Completeness of a quantifier-free axiomatization of Boolean algebra using partial-ordering

Axiom 8 can be replaced by the axiom $a\vee(b\wedge c)=(a\vee b)\wedge (a\vee c)$. In the language of order theory, axioms 1-6 describe a (bounded) lattice, and adding axiom 7 gives you a complemented lattice (with a specific choice of complement operation). Boolean algebras are the same thing as complemented distributive lattices, so all you need to add to axioms 1-7 is the distributive law.

Here's an answer to the first question: $(8)$ cannot be proved from $(1)$-$(7)$. There is in fact a nice countermodel, namely the lattice $M_3$ equipped with a "negation" operation which yields a derangement of the intermediate elements.
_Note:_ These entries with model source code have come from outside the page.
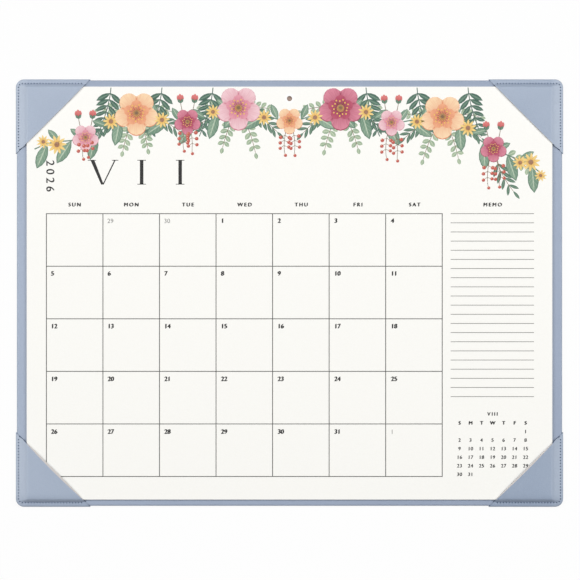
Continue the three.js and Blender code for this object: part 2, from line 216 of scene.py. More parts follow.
def leatherette(name, upper, lower, far_shade, near_shade, side_shine):
    """Its tone drifts from the upper left to the lower right, and its pebbles show in colour and relief.

    Along the far and the near side the skin is drawn tight, and its tone is deeper. At the ends it
    shines. The drift, patch and grain values are shares of a tone; the places where the tight and the
    shining skin start are shares of the holder's size."""
    skin = Finish(name, roughness=0.5, specular=0.6)
    spot = skin.node("ShaderNodeSeparateXYZ", {}, {"Vector": skin.place()})
    rightward = spot[0] * (1 / HOLDER_WIDTH) + 0.5
    downward = 0.5 - spot[1] * (1 / HOLDER_DEPTH)
    drift = rightward * (downward * DRIFT_CORNER + DRIFT_RIGHT) + downward * DRIFT_DOWN
    patches = skin.spread(skin.noise(14, detail=3), -PATCH_SHARE, PATCH_SHARE)
    tone = skin.mix(drift + patches, upper, lower)
    edge = HOLDER_DEPTH * TIGHT_FROM
    far = skin.ramp(spot[1], edge, edge + TIGHT_OVER, 0, far_shade)
    near = skin.ramp(spot[1], -edge - TIGHT_OVER, -edge + TIGHT_FADE, near_shade, 0)
    end = HOLDER_WIDTH * SHINE_FROM
    shine = skin.ramp(abs(spot[0]), end - SHINE_OVER, end + SHINE_OVER, 0, side_shine)
    tone = skin.mix(shine, tone, SHINE_TONE)
    tone = skin.mix(far + near, tone, TIGHT_TONE)
    pebble = skin.node(
        "ShaderNodeTexVoronoi",
        {"feature": "SMOOTH_F1"},
        {"Vector": skin.place(), "Scale": GRAIN_CELLS, "Smoothness": 0.6},
    )[0]
    crease = skin.noise(1500, detail=3, roughness=0.6)
    skin.colour(skin.mix(pebble * GRAIN_SHARE, tone, GRAIN_TONE))
    skin.roughness(skin.spread(crease, 0.38, 0.54))
    skin.bump(crease * 0.5 - pebble, GRAIN_DEPTH)
    return skin


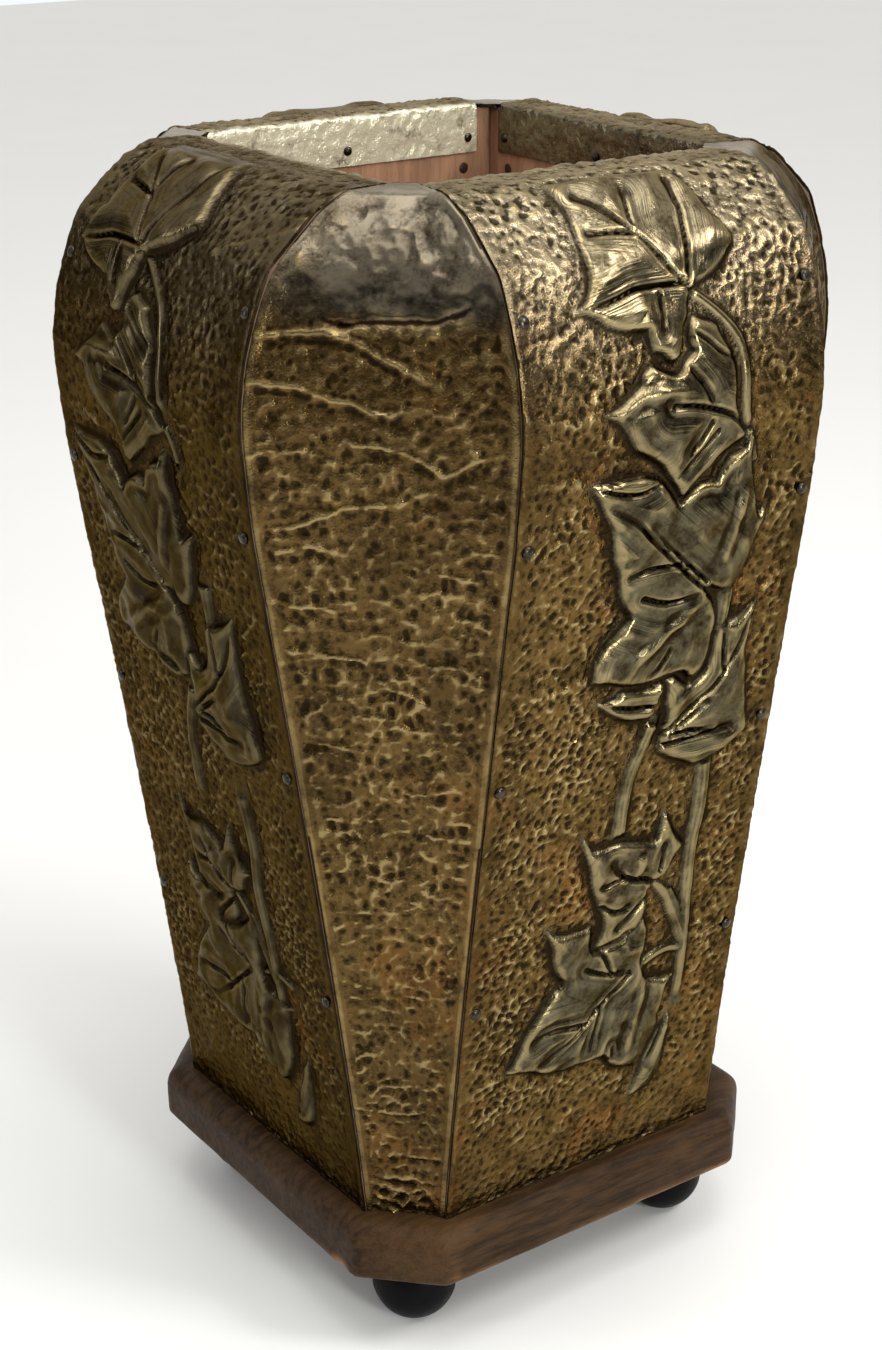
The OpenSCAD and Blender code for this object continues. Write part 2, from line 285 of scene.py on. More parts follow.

More precisely, our countermodel will have underlying set $\{0,1,x,y,z\}$. The partial order is given by setting $0$ at the botom, $1$ at the top, and no other inequalities holding besides reflexivity; $\wedge$ and $\vee$ are the the usual join and meet operations. See here for a picture of this. We then let negation be the unary function sending $0$ to $1$, $1$ to $0$, and $$x\mapsto y\mapsto z\mapsto x.$$

Incidentally, the lattice $M_3$ itself (so, the countermodel without negation) is an important example in order theory; it's one of the two lattices characterizing non-distributivity, the other being $N_5$.

Of course, this leaves the second question open. EDIT: per Eric Wofsey's answer, the answer to the second question is yes.